Lo sabemos porque el magistrado Vargas se lo confesó a la Fiscalía en un principio de oportunidad que está en estudio, en el cual acepta 13 delitos y ofrece devolver $380 millones para reparar a las víctimas.

Esta increíble historia sorprende porque no es ninguna sorpresa, como diría Cantinflas. Era un secreto a voces entre los litigantes que Vargas andaba en la búsqueda de clientes y que para eso usaba los servicios de su novia, la doctora Kelly Andrea Eslava, quien en tiempo récord pasó de judicante a abogada estrella, ganando todos los pleitos -por complejos y difíciles que fueran- que se tramitaban ante el despacho del magistrado.

El caso del doctor Vargas, lamentablemente, no es un hecho aislado, ni una manzana podrida. Las decisiones en los altos tribunales son colegiadas, es decir, requieren del voto de más de un magistrado y tienen revisión, en este caso, ante el Consejo de Estado. Es difícil creer que Vargas estuviera solito en este emprendimiento. ¿Dónde están los cómplices? ¿Hay otros magistrados del tribunal involucrados? ¿Esta red de corrupción llegaba hasta el Consejo de Estado donde, sospechosamente, se confirmaban muchas de las decisiones de Vargas?

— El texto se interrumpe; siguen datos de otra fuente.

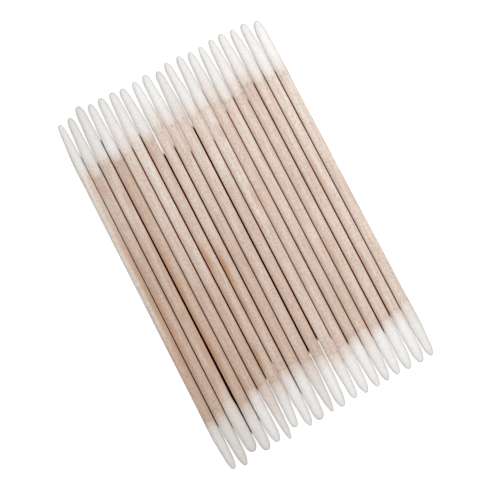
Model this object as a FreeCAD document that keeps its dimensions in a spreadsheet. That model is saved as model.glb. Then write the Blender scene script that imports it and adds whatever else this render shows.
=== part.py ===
import FreeCAD, Part
import math
import os
import Sketcher

# A set of nineteen double-ended cotton swabs with pointed tips, laid side by side on a flat surface.
#
# A swab is three pieces. The stick is a turned birch dowel, sharpened at both ends to a small blunt
# point. A cotton bud is wound on each point: it starts as a thin film on the full dowel, swells to
# a belly, narrows along a straight flank, turns over a rounded shoulder and closes in a round tip a
# little beyond the wood. The cotton is glued to the wood, so the bud's cavity is the stick's own
# surface, face to face.
#
# Frame, in millimetres: the swabs lie along Y and are numbered from 1 to 19 towards +X. Z is up, and
# the surface they lie on is Z = 0. Each swab rests on the bellies of its two buds, so its stick is
# held just clear of the surface and of its neighbours. The far buds point to +Y and the near buds
# to -Y. The origin lies on the surface under the middle swab.

PARTS_FOLDER = "parts"
MIDDLE = 10

# Sizes that every swab shares.
COMMON = {
    "stick_diameter": 2.24,
    "stick_length": 72.2,
    "point_length": 7.2,
    "point_radius": 0.35,
    "film": 0.02,
    "belly_station": 30.0,
}

# How a bud is wound.
# tip_radius: the radius of its round tip.
# shoulder: how far from the tip the rounded shoulder runs into the straight flank.
# inset: how much closer to the axis the flank ends there than at the belly.
# cover: how thick the cotton is over the dowel at the belly.
# belly_share: where the belly is, as a share of the cotton's length from the tip.
FORMS = {
    "slim": {"tip_radius": 0.37, "shoulder": 3.4, "inset": 0.34, "cover": 0.04, "belly_share": 0.74},
    "slender": {"tip_radius": 0.50, "shoulder": 2.8, "inset": 0.30, "cover": 0.03, "belly_share": 0.70},
    "long": {"tip_radius": 0.53, "shoulder": 1.5, "inset": 0.37, "cover": 0.03, "belly_share": 0.70},
    "short": {"tip_radius": 0.69, "shoulder": 1.8, "inset": 0.28, "cover": 0.035, "belly_share": 0.68},
    "plump": {"tip_radius": 0.71, "shoulder": 2.9, "inset": 0.07, "cover": 0.04, "belly_share": 0.64},
    "full": {"tip_radius": 0.56, "shoulder": 2.6, "inset": 0.20, "cover": 0.05, "belly_share": 0.60},
    "pointed": {"tip_radius": 0.35, "shoulder": 1.8, "inset": 0.32, "cover": 0.06, "belly_share": 0.52},
    "blunt": {"tip_radius": 0.88, "shoulder": 1.6, "inset": 0.17, "cover": 0.09, "belly_share": 0.50},
}

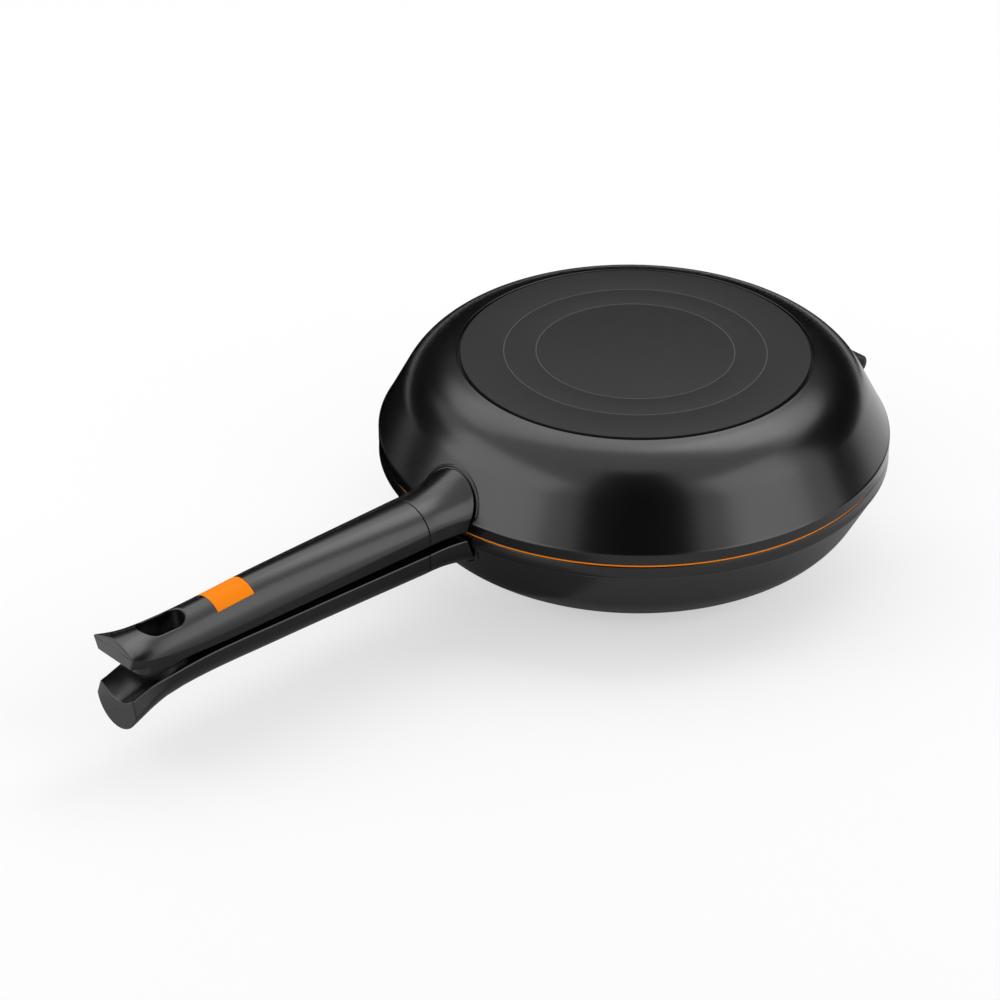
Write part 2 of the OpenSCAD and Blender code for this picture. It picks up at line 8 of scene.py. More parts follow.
import bmesh
import bpy
import numpy as np
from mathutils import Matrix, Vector


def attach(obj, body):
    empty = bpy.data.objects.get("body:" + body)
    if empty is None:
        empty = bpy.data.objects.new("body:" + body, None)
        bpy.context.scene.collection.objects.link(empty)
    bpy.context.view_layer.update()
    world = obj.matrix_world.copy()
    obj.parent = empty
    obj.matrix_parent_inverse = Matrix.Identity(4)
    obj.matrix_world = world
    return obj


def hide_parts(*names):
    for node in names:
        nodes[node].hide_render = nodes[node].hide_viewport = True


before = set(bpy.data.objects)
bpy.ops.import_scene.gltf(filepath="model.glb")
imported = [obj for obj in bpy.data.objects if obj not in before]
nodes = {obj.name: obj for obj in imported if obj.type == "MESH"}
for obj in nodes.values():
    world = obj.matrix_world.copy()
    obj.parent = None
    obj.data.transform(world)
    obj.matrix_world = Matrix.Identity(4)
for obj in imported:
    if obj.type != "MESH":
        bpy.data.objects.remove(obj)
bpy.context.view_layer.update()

MM = 0.001

# ---- sizes, in millimetres, as in the part's source ----
RIM_R = 124.0
PAN_H = 45.5
BASE_FLAT_R = 82.6
SHOULDER_R = 34.0
WALL_T = 3.2
BASE_T = 5.0
RIM_BAND_H = 6.5
RIM_W = 6.0
RIM_STEP = 0.4
DISC_R = 84.2
DISC_T = 2.0
DISC_PROUD = 0.3
RING_RADII = (63.2, 47.7)
RIM_LIFTS = {"upper": 0.7, "lower": 0.6}
TONGUE_W = 2.0
TONGUE_H = 2.5

GRIP_START = 146.0
GRIP_LEN = 169.0
GRIP_END = GRIP_START + GRIP_LEN
GRIP_MID = GRIP_START + GRIP_LEN / 2
SLOT_MID = GRIP_END - 25.7
SLOT_L = 23.5
SLOT_W = 13.5
SLOT_OUT = SLOT_MID + SLOT_L / 2
FERRULE_IN = RIM_R - 14
FLARE_FROM = SLOT_MID - 17.6
TAIL_SLANT = math.tan(math.radians(2))
DOME_LEAD = math.radians(14)
GAP_ROOT, GAP_MID = 2.2, 1.6
SLOT_RISE, TIP_RISE = 2.6, 6.6
BAND_ROOT, BAND_SLOT = 6.8, 4.2
TIP_DRAFT = 2.2
INNER_CHAMFER = 0.8
TAIL_BOSS_BACK, TAIL_BOSS_INSET, TAIL_BOSS_PROUD, TAIL_BOSS_R = 6.0, 0.6, 0.2, 6.0
BADGE_MID = GRIP_END - 61.5
BADGE_L, BADGE_W, BADGE_PROUD = 20.6, 8.4, 0.05
SCREW_Z = 10.4
PLUG_FROM, PLUG_R = SLOT_MID - SLOT_L / 2 - 2, 4.6
MAGNET_MID, MAGNET_R, MAGNET_T = GRIP_END - 88, 5.0, 3.0
PAD_OUT = 1.2
HINGE_HALF_W = 28.0
GRIP_SLOT_W = 12.7

# ---- sizes, in millimetres, that follow the photograph more closely than the solids ----
DISC_GROOVE = 1.5
SEAL_OUT, SEAL_IN, SEAL_FOOT = RIM_R - 0.8, RIM_R - RIM_W + 0.4, -0.3
LOWER_BAND_LEAN = 0.75
JOINT_LINE = 0.35
FLARE_W, FLARE_H, FLARE_LEN = 7.0, 6.5, 32.0
UPPER_TIP_BAND = 6.2
UPPER_FLANK_FALL = 0.3

# ---- knots along the grip, as (distance from the pan's axis, value) ----
WIDTHS = [(GRIP_START, 15.6), (GRIP_MID, 13.6), (SLOT_MID, GRIP_SLOT_W), (GRIP_END, 14.2)]
INNER_FACES = [(GRIP_START, GAP_ROOT), (GRIP_MID, GAP_MID), (FLARE_FROM, GAP_MID),
               (SLOT_OUT, GAP_MID + SLOT_RISE), (GRIP_END, GAP_MID + TIP_RISE)]
# Each grip as (tops, side bands, depth of the hollow across its tail, fall of its tail's flanks)
FORMS = {
    "upper": ([(GRIP_START, 19.4), (GRIP_MID, 19.6), (SLOT_MID, 17.6), (GRIP_END, 19.2)],
              [(GRIP_START, BAND_ROOT), (SLOT_MID, BAND_SLOT), (GRIP_END, UPPER_TIP_BAND)],
              0.0, UPPER_FLANK_FALL),
    "lower": ([(GRIP_START, 18.0), (GRIP_MID, 17.4), (SLOT_MID, 18.6), (GRIP_END, 26.6)],
              [(GRIP_START, BAND_ROOT), (SLOT_MID, BAND_SLOT), (GRIP_END, 7.0)],
              4.2, 0.0),
}

# ---- photograph's camera ----
SENSOR_MM = 36.0
PHOTO_FOCAL_PX = 3500.0
PHOTO_SIZE_PX = 1000.0
PHOTO_ELEVATION = math.radians(30.9)
PHOTO_AZIMUTH = math.radians(-42.5)
PHOTO_DISTANCE = 1.6804
PHOTO_AIM_PX = (135.3, -149.9)
PHOTO_AIM = Vector((0.0, 0.0, 2 * PAN_H * MM))


def add_camera():
    ce, se = math.cos(PHOTO_ELEVATION), math.sin(PHOTO_ELEVATION)
    ca, sa = math.cos(PHOTO_AZIMUTH), math.sin(PHOTO_AZIMUTH)
    right = Vector((ca, sa, 0))
    forward = Vector((-sa * ce, ca * ce, -se))
    up = right.cross(forward)
    scale = PHOTO_DISTANCE / PHOTO_FOCAL_PX
    aside = PHOTO_AIM - right * PHOTO_AIM_PX[0] * scale + up * PHOTO_AIM_PX[1] * scale
    data = bpy.data.cameras.new("camera")
    data.sensor_fit = "HORIZONTAL"
    data.sensor_width = SENSOR_MM
    data.lens = SENSOR_MM * PHOTO_FOCAL_PX / PHOTO_SIZE_PX
    data.clip_start = 0.05
    data.clip_end = 30
    camera = bpy.data.objects.new("camera", data)
    camera.location = aside - forward * PHOTO_DISTANCE
    camera.rotation_euler = forward.to_track_quat("-Z", "Y").to_euler()
    bpy.context.scene.collection.objects.link(camera)
    bpy.context.scene.camera = camera


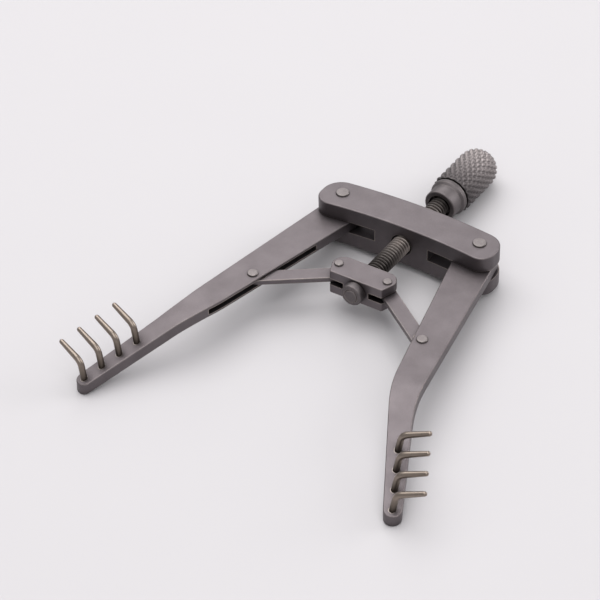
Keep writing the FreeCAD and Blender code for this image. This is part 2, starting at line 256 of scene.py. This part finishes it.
def steel(name, dark, light, worn_and_highlight, rough, grain_size=0.12, cloud_size=5.0, bump=0.02, wear_and_highlight_radius=0.3,
          ring_width=0.0, crest=0.0, valley=1.0, upright=1.0):
    """Stainless steel: clouded tone and fine grain, paler smoother edges that are partly wear and partly a
    painted highlight, and painted shade in nooks. Sizes are in mm.

    Where crest is above 0, the piece's own crest attribute to that power takes the edges' place as the paler
    mask, and the tone falls to valley where the attribute is 0, as painted shade in grooves and at the
    teeth's feet. upright is the tone that upright faces keep, as painted shade on them."""
    material = bpy.data.materials.new(name)
    material.use_nodes = True
    tree = material.node_tree
    tree.nodes.clear()
    grain = group(tree, GRAIN, Grain_Size=grain_size, Cloud_Size=cloud_size)
    tone = add(tree, "ShaderNodeMapRange",
               {"Value": grain.outputs["Tone"], "From Min": 0.35, "From Max": 0.65})
    colour = blended(tree, tone.outputs[0], (*dark, 1), (*light, 1))
    # Crest materials: paler crests as wear and a painted highlight, painted shade falling towards the valleys
    if crest:
        raised = add(tree, "ShaderNodeAttribute", attribute_name="crest").outputs["Fac"]
        wear_and_highlight_mask = calc(tree, "POWER", raised, crest)
        valley_shade_tone = add(tree, "ShaderNodeMapRange", {"Value": raised, "To Min": valley, "To Max": 1.0})
        colour = blended(tree, 1.0, colour, valley_shade_tone.outputs[0], "MULTIPLY")
    else:
        wear_and_highlight_mask = group(tree, WEAR_AND_HIGHLIGHT, Radius=wear_and_highlight_radius, Breakup=0.35).outputs["Mask"]
    # Paler colour on edges or crests: partly wear, partly a painted highlight
    colour = blended(tree, wear_and_highlight_mask, colour, (*worn_and_highlight, 1))
    # Painted shade in corners and gaps, multiplied into the colour
    shade_in_nooks = group(tree, NOOK_SHADE, Reach=nook_reach, Deepest=nook_tone)
    colour = blended(tree, 1.0, colour, shade_in_nooks.outputs["Tone"], "MULTIPLY")
    # Painted shade on upright faces, darkest where they stand straight
    if upright < 1.0:
        facing = add(tree, "ShaderNodeSeparateXYZ", {0: add(tree, "ShaderNodeTexCoord").outputs["Normal"]})
        slant = calc(tree, "ABSOLUTE", facing.outputs["Z"])
        level = add(tree, "ShaderNodeMapRange",
                    {"Value": slant, "From Min": 0.3, "From Max": 0.8, "To Min": upright, "To Max": 1.0})
        colour = blended(tree, 1.0, colour, level.outputs[0], "MULTIPLY")
    height = grain.outputs["Height"]
    if ring_width:
        rings = group(tree, RINGS, Ring_Width=ring_width)
        height = calc(tree, "ADD", height, calc(tree, "MULTIPLY", rings.outputs["Height"], 1.5))
    surface = add(tree, "ShaderNodeBump", {"Height": height, "Strength": 1.0, "Distance": bump * MM})
    roughness = add(tree, "ShaderNodeMapRange",
                    {"Value": grain.outputs["Tone"], "From Min": 0.3, "From Max": 0.7,
                     "To Min": rough + 0.05, "To Max": rough - 0.05})
    smoother = calc(tree, "SUBTRACT", roughness.outputs[0], calc(tree, "MULTIPLY", wear_and_highlight_mask, 0.12))
    shader = add(tree, "ShaderNodeBsdfPrincipled",
                 {"Base Color": colour, "Metallic": 1.0, "Roughness": smoother, "Normal": surface.outputs[0]})
    out = tree.nodes.new("ShaderNodeOutputMaterial")
    tree.links.new(shader.outputs[0], out.inputs["Surface"])
    return material


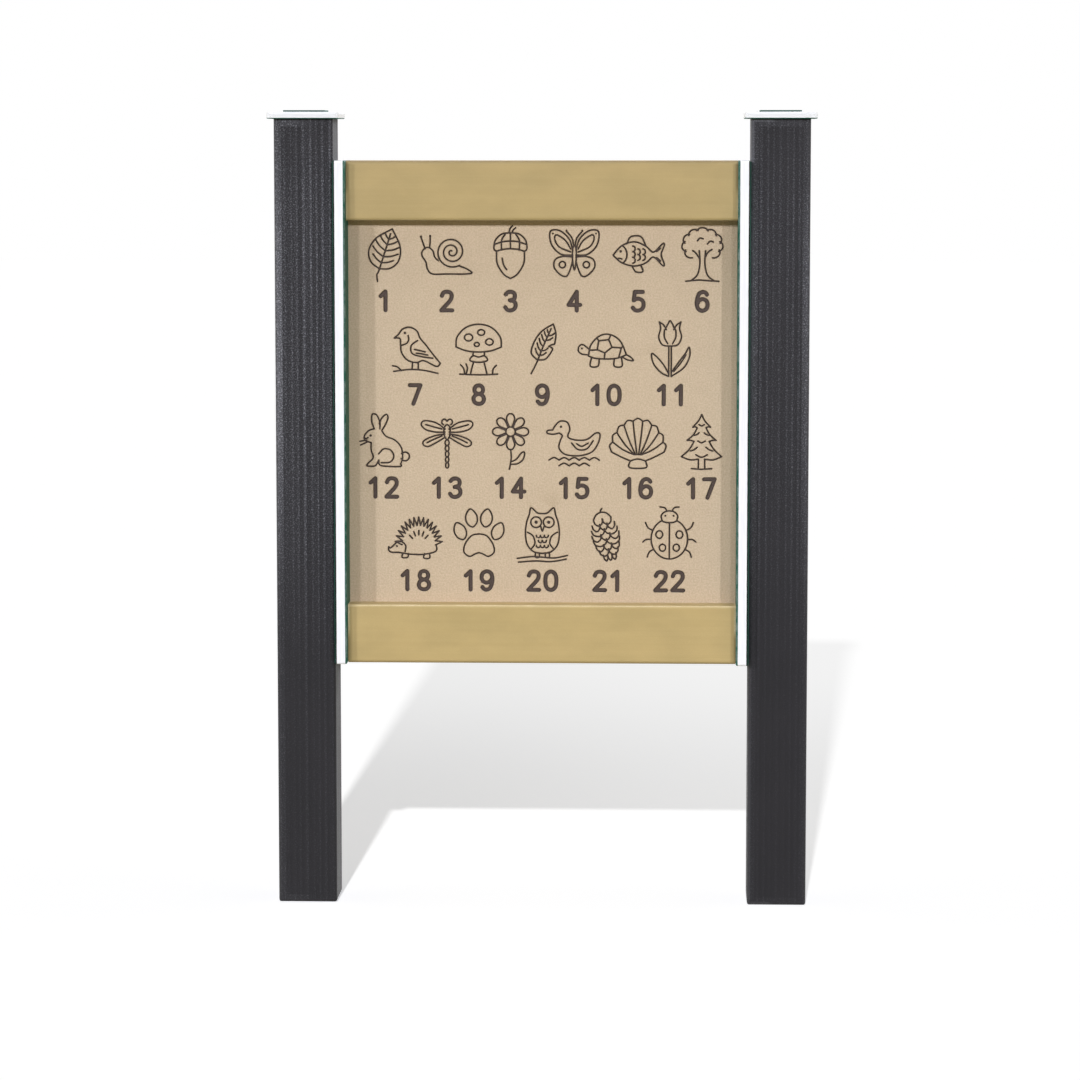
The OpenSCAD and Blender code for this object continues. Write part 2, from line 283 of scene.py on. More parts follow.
class Effects:
    """The shader effects that several finishes share, each built once as a node group."""

    def __init__(self) -> None:
        """Builds the groups."""
        self.streaks = self.build_streaks()
        self.layers = self.build_layers()
        self.pebble = self.build_pebble()
        self.edges = self.build_edges()
        self.ridges = self.build_ridges()

    @staticmethod
    def build_streaks() -> Tree:
        """Builds streaks, grit and clouds that are drawn out along one axis."""
        marks = {"Streak": (3, 0.55), "Grit": (2, 0.7), "Cloud": (3, 0.5)}
        graph, given, result = new_group(
            "Drawn streaks", {f"{mark} per Metre": "Vector" for mark in marks}, floats(*marks))
        for mark, (detail, rough) in marks.items():
            stretched = graph.vector("MULTIPLY", graph.place(), given[f"{mark} per Metre"])
            graph.fill(result[mark], graph.noise(stretched, 1, detail, rough))
        return graph.tree

    @staticmethod
    def build_layers() -> Tree:
        """Builds the mask that shows where a cut bares the core of a three-layer sheet."""
        waver_w, blur_w, wavers_per_metre = 0.06 * MM, 0.04 * MM, 90
        graph, given, result = new_group(
            "Sheet layers", floats("Depth", "Middle", "Core Half"), floats("Core"))
        waver = graph.ramp(graph.noise(graph.place(), wavers_per_metre, 1), *FULL_NOISE, -waver_w, waver_w)
        inside = given["Core Half"] + waver - abs(abs(given["Depth"]) - given["Middle"])
        graph.fill(result["Core"], graph.ramp(inside, -blur_w, blur_w))
        return graph.tree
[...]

Antes de responder estas preguntas, lo primero sería pedirle a la Fiscalía que niegue el principio de oportunidad. La propuesta de Vargas de regresar al fisco $380 millones, cuando es obvio que el soborno fue por muchos miles de millones más, es una desfachatez. Por otra parte, Vargas debe confesar la extensión completa de su red de apoyo, incluyendo los colegas que presumiblemente le ayudaron a montar este tinglado.

Ya cuando creíamos que la crisis de la justicia no podía llegar más bajo nos damos cuenta que la corrupción en la rama es generalizada. Prácticamente no hay corte o tribunal que se salve de un escándalo (recientemente le ha tocado el turno al tribunal del Meta y el de Norte de Santander) y, lo que es peor, no existe en este momento cuerpo disciplinario de la rama judicial ni de la profesión de abogado, salvo la impresentable sala disciplinaria del Consejo Superior de la Judicatura.

La gran reforma pendiente en el país es la de la justicia. En los últimos tiempos se han presentado 18 iniciativas y todas han sido saboteadas, hay que decirlo, por los mismos juristas que viven y prosperan en el nauseabundo status quo. Ojalá que el nuevo ministro de justicia, que conoce como pocos los intríngulis del sistema, sea el Mandela o el Gorbachov de la rama y emprenda las reformas necesarias, así le toque pisar los callos de muchos de sus compañeros.